Banking Corporation Tax Surcharge
Due to corporation tax rate remaining at 19%, the scheduled change to the rate of the Bank Corporation Tax Surcharge will be cancelled. From April 2023 banks and building societies will continue to pay an extra 8% rate of tax on their profits.
Introduction of Investment Zones
New Investment Zones across England will be set up, with funding for the devolved administration to allow them to introduce equivalent areas. Areas with Investment Zones will benefit from tax incentives, planning liberalisation, and wider support for the local economy. The tax incentives (similar to freeports) intended to be included are:
- Business rates – 100% relief from business rates on newly occupied business premises, and certain existing businesses where they expand in English Investment Zone tax sites.
- Enhanced Capital Allowance – 100% first year allowance for companies’ qualifying expenditure on plant and machinery assets for use in tax sites.
- Enhanced Structures and Buildings Allowance – accelerated relief to allow businesses to reduce their taxable profits by 20% of the cost of qualifying non-residential investment per year, relieving 100% of their cost of investment over five years.
- Employer National Insurance contributions relief – zero rate Employer NICs on salaries of any new employee working in the tax site for at least 60% of their time, on earnings up to £50,270 per year, with Employer NICs being charged at the usual rate above this level.
- Stamp Duty Land Tax – a full SDLT relief for land and buildings bought for use or development for commercial purposes, and for purchases of land or buildings for new residential development.
Capital Allowances
The temporary annual investment allowance (AIA) will become permanent at £1m.
Business National Insurance Contributions
Health and Social Care Levy is cancelled through a Bill introduced on 22 September 2022. This Bill cancels the proposed introduction of the Health and Social Care Levy.
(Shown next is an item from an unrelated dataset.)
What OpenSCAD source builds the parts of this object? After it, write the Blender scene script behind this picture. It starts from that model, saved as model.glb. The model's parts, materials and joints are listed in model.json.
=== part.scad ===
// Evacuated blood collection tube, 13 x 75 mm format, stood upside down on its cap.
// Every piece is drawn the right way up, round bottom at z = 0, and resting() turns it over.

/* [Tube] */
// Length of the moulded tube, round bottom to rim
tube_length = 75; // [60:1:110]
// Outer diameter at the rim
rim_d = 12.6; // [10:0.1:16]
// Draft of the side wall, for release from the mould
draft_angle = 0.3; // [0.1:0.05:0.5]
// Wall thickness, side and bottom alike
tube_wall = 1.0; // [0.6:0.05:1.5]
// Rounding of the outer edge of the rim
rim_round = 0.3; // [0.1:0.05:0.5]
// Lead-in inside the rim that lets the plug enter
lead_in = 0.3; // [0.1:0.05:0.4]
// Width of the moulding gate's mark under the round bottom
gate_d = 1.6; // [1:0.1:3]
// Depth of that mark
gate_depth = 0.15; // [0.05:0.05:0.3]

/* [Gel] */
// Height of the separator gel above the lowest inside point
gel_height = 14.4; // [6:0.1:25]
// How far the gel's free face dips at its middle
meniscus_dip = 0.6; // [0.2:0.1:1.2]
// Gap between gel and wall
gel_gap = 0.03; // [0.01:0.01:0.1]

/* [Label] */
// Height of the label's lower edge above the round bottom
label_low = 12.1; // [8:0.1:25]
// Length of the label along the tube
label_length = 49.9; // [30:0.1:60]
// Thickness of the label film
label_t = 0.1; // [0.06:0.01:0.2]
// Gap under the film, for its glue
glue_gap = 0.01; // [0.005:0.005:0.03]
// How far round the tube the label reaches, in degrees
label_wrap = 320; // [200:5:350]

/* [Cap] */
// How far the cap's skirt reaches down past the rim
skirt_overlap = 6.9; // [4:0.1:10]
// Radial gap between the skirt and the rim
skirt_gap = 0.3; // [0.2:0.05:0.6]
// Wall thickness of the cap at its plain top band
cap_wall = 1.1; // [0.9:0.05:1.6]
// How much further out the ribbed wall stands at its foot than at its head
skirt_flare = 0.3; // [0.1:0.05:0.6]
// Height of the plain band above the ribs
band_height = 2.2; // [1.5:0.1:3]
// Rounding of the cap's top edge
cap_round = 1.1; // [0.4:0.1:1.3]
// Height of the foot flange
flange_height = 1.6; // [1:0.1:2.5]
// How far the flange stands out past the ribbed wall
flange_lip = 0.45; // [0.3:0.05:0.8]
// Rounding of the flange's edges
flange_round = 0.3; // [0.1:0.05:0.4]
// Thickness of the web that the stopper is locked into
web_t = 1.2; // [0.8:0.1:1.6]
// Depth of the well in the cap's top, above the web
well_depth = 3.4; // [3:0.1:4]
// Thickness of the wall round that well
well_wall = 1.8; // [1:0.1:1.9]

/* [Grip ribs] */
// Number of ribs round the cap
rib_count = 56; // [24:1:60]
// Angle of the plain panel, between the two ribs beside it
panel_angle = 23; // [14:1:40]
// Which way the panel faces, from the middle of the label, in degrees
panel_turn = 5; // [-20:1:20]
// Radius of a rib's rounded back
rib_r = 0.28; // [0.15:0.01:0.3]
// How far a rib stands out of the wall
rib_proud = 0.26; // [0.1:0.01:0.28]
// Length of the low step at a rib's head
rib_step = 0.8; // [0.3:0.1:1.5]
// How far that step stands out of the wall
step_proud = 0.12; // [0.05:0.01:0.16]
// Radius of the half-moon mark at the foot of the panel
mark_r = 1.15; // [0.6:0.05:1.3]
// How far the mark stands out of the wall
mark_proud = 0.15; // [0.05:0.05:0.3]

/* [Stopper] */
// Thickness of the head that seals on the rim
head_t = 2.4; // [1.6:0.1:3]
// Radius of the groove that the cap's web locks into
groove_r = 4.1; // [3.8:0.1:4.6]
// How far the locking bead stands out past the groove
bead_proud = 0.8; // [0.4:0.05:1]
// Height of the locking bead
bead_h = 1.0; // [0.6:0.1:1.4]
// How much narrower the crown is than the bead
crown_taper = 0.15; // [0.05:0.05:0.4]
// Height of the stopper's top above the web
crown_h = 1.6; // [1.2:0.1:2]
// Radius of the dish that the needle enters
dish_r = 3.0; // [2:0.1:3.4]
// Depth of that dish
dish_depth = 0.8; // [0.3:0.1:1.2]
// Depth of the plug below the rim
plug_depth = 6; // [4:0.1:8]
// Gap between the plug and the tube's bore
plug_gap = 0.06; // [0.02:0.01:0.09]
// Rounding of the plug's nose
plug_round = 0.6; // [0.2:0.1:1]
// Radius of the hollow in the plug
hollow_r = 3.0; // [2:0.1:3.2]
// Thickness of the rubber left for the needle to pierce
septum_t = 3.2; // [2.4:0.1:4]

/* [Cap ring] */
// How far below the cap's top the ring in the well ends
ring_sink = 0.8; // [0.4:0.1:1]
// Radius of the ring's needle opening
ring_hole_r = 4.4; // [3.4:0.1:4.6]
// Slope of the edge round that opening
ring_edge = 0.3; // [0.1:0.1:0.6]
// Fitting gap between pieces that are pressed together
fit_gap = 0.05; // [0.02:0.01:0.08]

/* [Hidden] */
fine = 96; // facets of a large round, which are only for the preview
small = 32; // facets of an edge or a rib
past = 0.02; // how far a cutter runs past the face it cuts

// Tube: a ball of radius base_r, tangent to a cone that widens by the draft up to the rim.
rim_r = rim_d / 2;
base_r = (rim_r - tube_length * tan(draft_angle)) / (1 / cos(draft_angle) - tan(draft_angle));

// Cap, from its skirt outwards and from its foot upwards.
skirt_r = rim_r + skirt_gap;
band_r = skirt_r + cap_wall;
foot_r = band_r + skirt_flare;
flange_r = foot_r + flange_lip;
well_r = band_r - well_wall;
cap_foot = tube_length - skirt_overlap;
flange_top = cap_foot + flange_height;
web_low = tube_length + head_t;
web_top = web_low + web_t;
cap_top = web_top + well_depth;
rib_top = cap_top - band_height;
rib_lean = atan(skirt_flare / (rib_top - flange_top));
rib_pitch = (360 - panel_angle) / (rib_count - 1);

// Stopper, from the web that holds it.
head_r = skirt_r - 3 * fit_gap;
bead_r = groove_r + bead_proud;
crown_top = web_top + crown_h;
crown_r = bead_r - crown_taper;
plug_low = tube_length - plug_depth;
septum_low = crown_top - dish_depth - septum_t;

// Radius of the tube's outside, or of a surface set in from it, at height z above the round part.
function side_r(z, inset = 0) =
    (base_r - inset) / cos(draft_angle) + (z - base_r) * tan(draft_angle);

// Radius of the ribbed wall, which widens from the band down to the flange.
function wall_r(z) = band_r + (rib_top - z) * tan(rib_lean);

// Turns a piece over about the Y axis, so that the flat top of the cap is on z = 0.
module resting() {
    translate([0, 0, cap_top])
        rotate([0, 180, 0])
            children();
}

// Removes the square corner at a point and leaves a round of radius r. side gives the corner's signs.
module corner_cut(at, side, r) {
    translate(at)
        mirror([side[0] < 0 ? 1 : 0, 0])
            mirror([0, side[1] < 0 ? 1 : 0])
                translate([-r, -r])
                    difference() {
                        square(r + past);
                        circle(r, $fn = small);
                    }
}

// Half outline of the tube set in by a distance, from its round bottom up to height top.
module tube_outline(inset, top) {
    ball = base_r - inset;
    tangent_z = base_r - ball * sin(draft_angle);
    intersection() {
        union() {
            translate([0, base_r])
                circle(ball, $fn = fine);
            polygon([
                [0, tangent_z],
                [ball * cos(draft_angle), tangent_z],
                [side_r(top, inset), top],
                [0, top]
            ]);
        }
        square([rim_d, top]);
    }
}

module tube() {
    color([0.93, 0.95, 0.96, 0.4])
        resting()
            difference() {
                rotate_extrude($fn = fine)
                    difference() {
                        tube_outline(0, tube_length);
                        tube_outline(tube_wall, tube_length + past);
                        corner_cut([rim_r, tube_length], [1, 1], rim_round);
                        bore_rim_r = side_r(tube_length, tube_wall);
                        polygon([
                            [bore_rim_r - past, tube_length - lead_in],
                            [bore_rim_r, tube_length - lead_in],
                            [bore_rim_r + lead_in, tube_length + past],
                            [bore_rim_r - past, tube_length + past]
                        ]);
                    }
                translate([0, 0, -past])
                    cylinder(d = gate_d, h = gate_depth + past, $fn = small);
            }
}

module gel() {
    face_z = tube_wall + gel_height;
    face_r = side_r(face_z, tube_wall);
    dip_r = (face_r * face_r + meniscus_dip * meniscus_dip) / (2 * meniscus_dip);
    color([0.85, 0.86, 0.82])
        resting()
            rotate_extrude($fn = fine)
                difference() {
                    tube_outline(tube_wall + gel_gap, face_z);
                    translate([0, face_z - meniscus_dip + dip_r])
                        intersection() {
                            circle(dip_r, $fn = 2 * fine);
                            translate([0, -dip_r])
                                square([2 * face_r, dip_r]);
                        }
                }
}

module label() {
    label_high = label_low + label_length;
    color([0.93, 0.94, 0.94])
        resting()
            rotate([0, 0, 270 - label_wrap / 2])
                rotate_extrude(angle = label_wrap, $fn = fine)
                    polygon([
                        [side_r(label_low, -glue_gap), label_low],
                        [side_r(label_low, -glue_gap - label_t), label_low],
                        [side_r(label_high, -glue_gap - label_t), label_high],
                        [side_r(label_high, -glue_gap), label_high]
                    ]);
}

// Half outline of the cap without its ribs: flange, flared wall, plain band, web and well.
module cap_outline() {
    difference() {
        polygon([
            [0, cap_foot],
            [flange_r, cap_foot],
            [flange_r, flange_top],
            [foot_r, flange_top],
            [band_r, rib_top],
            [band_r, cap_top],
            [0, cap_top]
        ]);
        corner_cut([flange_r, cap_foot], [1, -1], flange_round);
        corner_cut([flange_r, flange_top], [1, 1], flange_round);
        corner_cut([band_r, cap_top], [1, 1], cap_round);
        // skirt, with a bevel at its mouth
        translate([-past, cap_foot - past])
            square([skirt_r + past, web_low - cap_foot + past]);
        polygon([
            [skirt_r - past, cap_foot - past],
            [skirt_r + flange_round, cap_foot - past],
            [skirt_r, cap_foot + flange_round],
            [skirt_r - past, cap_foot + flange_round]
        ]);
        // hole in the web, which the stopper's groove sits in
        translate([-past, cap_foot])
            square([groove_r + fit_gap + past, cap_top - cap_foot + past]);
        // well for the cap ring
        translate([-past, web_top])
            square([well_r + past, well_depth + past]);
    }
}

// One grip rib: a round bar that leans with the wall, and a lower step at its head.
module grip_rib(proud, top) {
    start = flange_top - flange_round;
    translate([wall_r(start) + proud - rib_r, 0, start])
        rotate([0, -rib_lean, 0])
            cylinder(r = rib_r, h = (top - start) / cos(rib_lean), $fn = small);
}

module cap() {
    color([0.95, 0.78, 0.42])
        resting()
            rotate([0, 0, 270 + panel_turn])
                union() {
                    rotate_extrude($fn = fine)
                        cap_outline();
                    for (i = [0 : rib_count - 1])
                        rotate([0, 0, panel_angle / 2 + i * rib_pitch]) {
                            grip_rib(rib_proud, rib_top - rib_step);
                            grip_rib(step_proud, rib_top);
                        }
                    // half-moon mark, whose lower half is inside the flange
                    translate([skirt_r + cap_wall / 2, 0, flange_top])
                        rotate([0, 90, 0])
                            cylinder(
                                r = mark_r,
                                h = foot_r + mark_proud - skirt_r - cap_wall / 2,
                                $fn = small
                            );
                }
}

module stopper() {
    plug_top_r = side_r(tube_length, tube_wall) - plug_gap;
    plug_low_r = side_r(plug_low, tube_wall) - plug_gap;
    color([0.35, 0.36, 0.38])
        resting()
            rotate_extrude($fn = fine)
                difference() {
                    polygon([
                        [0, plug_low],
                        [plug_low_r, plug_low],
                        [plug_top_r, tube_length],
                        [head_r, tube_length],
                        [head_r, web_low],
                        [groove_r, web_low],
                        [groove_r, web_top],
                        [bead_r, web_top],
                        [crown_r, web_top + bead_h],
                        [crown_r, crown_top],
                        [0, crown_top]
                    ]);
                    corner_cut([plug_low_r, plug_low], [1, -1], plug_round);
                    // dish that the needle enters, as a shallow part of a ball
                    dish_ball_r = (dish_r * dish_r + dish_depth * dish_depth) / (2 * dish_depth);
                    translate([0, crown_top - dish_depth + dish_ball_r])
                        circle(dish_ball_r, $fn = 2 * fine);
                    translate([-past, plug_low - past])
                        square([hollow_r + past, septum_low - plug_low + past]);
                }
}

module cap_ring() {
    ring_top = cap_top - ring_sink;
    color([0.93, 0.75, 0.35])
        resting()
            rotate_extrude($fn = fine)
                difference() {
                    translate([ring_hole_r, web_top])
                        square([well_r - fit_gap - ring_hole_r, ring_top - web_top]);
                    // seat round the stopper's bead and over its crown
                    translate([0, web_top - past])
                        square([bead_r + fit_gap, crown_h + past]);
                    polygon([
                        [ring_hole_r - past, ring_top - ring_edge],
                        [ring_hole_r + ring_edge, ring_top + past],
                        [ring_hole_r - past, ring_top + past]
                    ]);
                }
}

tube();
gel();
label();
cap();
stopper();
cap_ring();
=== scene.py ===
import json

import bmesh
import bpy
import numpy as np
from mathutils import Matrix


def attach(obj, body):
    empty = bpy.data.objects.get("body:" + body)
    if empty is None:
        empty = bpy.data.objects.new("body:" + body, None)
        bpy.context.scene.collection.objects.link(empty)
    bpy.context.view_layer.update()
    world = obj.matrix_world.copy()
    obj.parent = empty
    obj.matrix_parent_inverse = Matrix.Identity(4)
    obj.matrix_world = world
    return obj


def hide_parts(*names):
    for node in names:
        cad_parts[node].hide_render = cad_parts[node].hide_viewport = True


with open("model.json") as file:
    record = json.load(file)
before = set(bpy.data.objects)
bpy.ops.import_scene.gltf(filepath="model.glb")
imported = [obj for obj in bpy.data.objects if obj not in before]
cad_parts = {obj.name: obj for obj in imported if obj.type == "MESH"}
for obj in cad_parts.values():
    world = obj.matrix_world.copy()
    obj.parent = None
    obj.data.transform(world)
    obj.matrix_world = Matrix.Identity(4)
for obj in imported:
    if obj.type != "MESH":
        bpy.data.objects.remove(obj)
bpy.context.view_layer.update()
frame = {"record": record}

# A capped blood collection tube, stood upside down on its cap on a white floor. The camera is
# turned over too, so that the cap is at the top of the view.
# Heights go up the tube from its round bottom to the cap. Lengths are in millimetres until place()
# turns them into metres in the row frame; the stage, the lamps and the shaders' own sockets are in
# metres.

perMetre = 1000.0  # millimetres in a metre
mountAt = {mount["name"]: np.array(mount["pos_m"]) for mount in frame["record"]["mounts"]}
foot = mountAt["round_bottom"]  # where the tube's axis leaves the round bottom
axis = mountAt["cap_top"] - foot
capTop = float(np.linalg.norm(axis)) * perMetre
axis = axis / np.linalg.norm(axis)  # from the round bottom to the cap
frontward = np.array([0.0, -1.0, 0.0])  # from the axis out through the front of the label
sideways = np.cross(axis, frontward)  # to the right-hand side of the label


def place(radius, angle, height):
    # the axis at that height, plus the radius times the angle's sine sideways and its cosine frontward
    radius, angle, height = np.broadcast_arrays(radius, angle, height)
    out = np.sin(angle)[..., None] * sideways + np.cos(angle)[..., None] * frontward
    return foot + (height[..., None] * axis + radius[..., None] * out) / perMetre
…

It also repeals the 1.25% employers NIC rate increase with effect from 6 November 2022. This is for payments of earnings to (non-director) employees. Where NIC is payable on an annual basis, new blended rates are to be applied to deliver a similar economic effect.
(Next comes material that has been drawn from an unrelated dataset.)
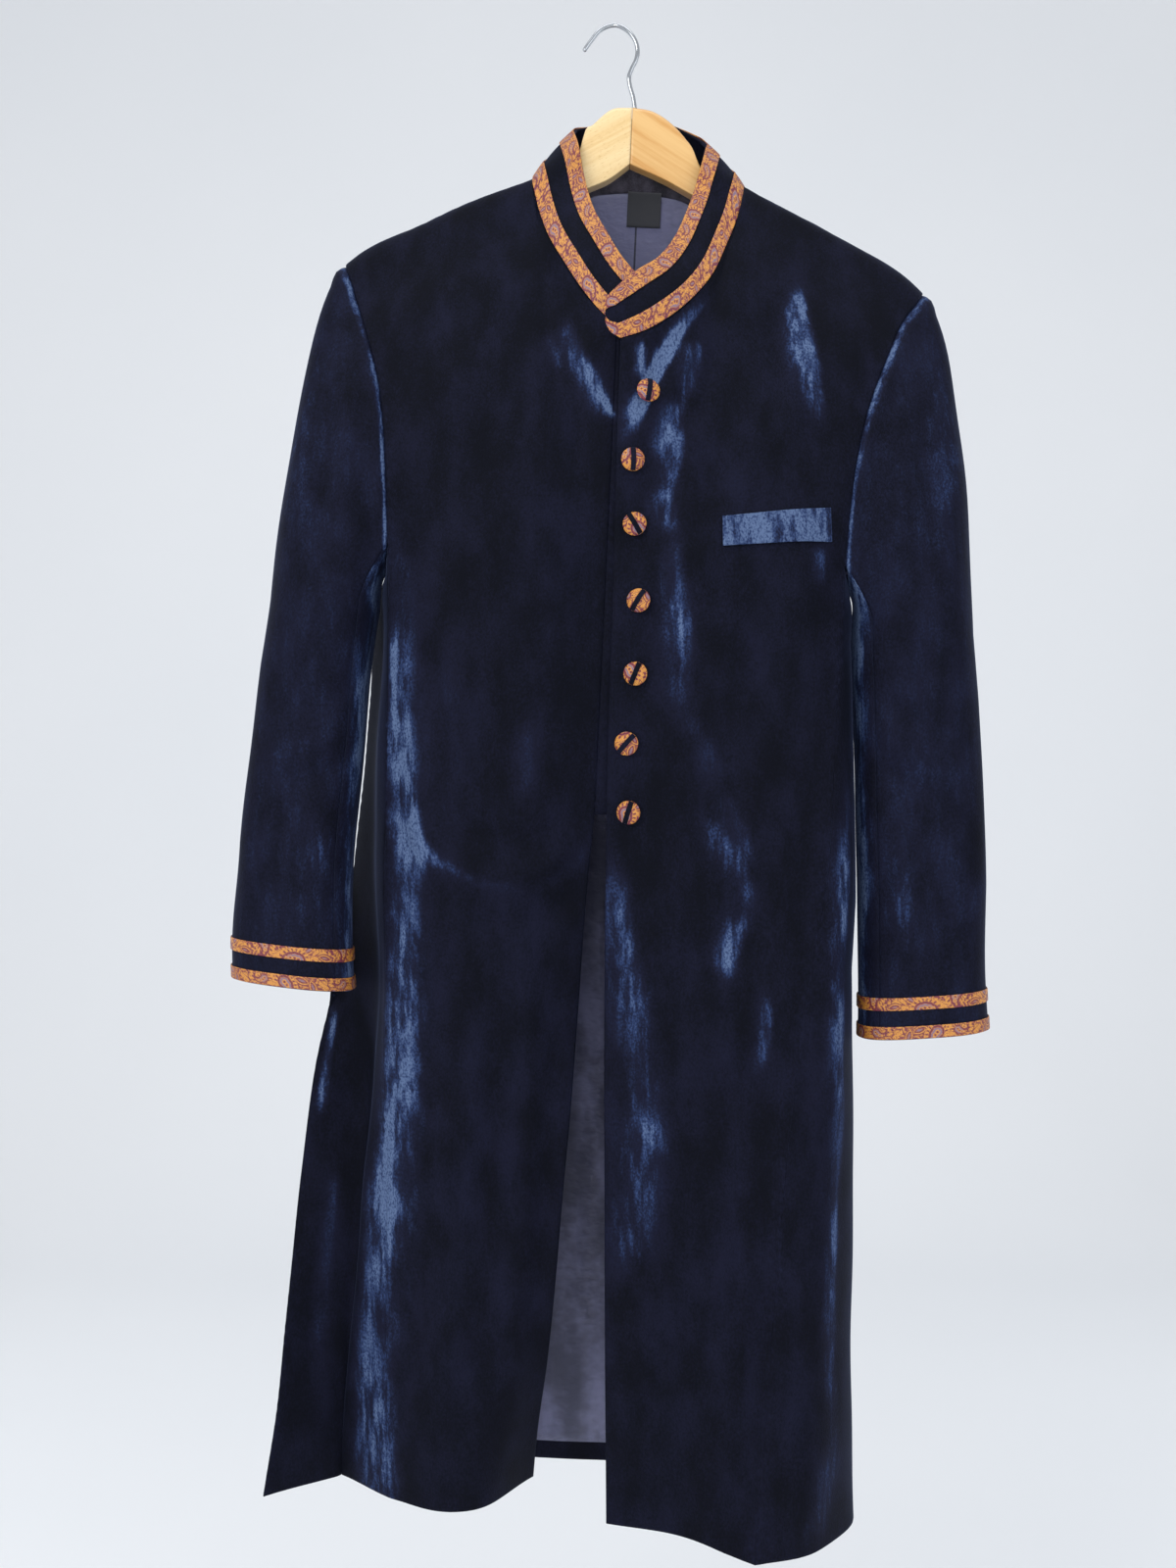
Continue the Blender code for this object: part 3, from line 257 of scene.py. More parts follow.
SECTION_RIGHT = table(
    "z edge_x edge_y mid_x mid_y fold_x fold_y seam_x seam_y one_x one_y two_x two_y back_x back_y",
    (-440, -12, -81, -85, -93, -142, -84, -182, -62, -185, -42, -188, -16, -189, 12),
    (-480, -12, -81, -85, -94, -142, -86, -179, -66, -181, -43, -183, -14, -198, 17),
    (-560, -12, -79, -85, -94, -141, -87, -176, -67, -179, -41, -183, -9, -202, 19),
    (-641, -12, -75, -85, -91, -140, -85, -174, -64, -178, -39, -184, -9, -205, 19),
    (-740, -16, -64, -85, -85, -138, -79, -170, -59, -176, -42, -184, -18, -213, 14),
    (-800, -17, -59, -85, -80, -135, -74, -168, -56, -174, -42, -184, -22, -222, 9),
    (-860, -19, -57, -85, -76, -133, -71, -165, -54, -177, -36, -186, -7, -229, -3),
    (-940, -22, -54, -85, -71, -130, -67, -160, -51, -180, -34, -188, -11, -233, -20),
    (-1060, -27, -42, -85, -66, -126, -62, -155, -48, -184, -25, -192, -11, -236, -37),
    (-1130, -32, -16, -82, -60, -123, -60, -152, -45, -187, -16, -195, -12, -238, -46),
    (-1187, -35, 4, -80, -57, -118, -58, -149, -43, -187, -10, -197, -13, -244, -51),
)
FRONT_STATIONS = (0.0, 0.5, 0.8, 1.0)
SIDE_STATIONS = (0.0, 0.34, 0.68, 1.0)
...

Adjusting super-deduction rules
A number of the technical provisions for the super-deduction will be changed due to Corporation Tax staying at 19%. This will make sure that the relief continues to operate as intended. The availability of super deduction is still expected to end on 1 April 2023.
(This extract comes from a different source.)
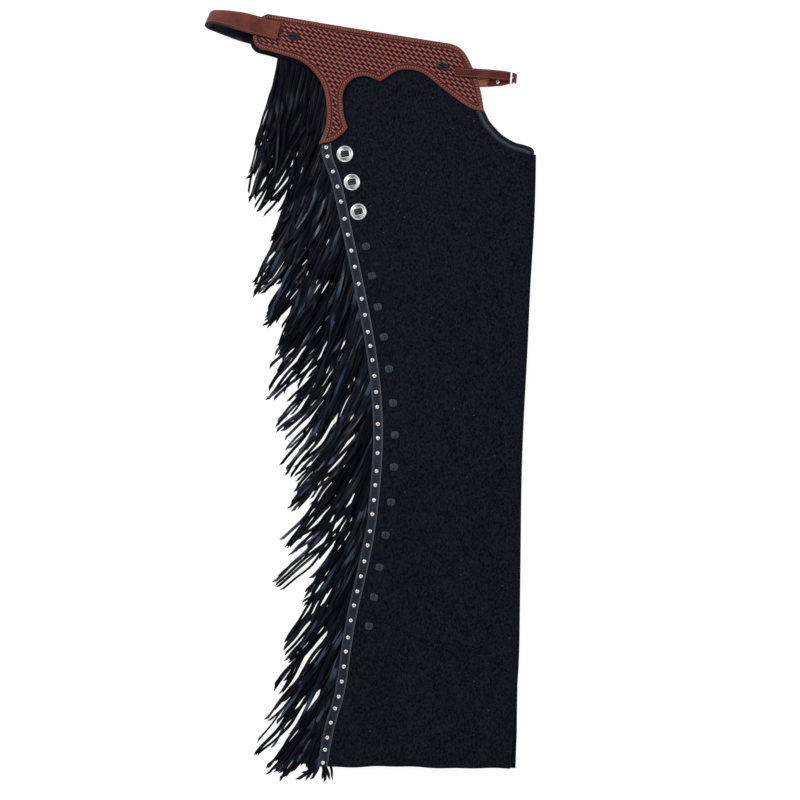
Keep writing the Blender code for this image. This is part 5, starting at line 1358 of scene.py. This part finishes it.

Repealing off-payroll working reform
The 2017 and 2021 reforms to the off-payroll working rules (IR35) will be repealed from 6 April 2023. This means that, from this date, workers across the UK providing their services via an intermediary, such as a personal service company, will once again be responsible for determining their employment status and paying the appropriate amount of tax and NICs.
Others taxes and duties
The duty on alcohol will be frozen in Feb 2023, whilst VAT purchases by non residents on the high street will be exempt from duty. Both schemes are welcome breaks for the pub and restaurant trade as well as retail stores.
Conclusion
Although this mini-budget has drawn heavy criticism from some sources, we feel that some of the tax breaks are a benefit. From an investor’s perspective, the UK property market looks more attractive. This is due to reduced stamp duty in addition to the BoE allowing more flexibility for mortgage borrowers. Whilst increasing tax allowances for the Seed Enterprise Investment Scheme is a benefit to entrepreneurial companies and investors alike. However, we are not sure that the markets and the electorate will like the reduced taxation of the highest earners. Money could be better spent helping those who need it most.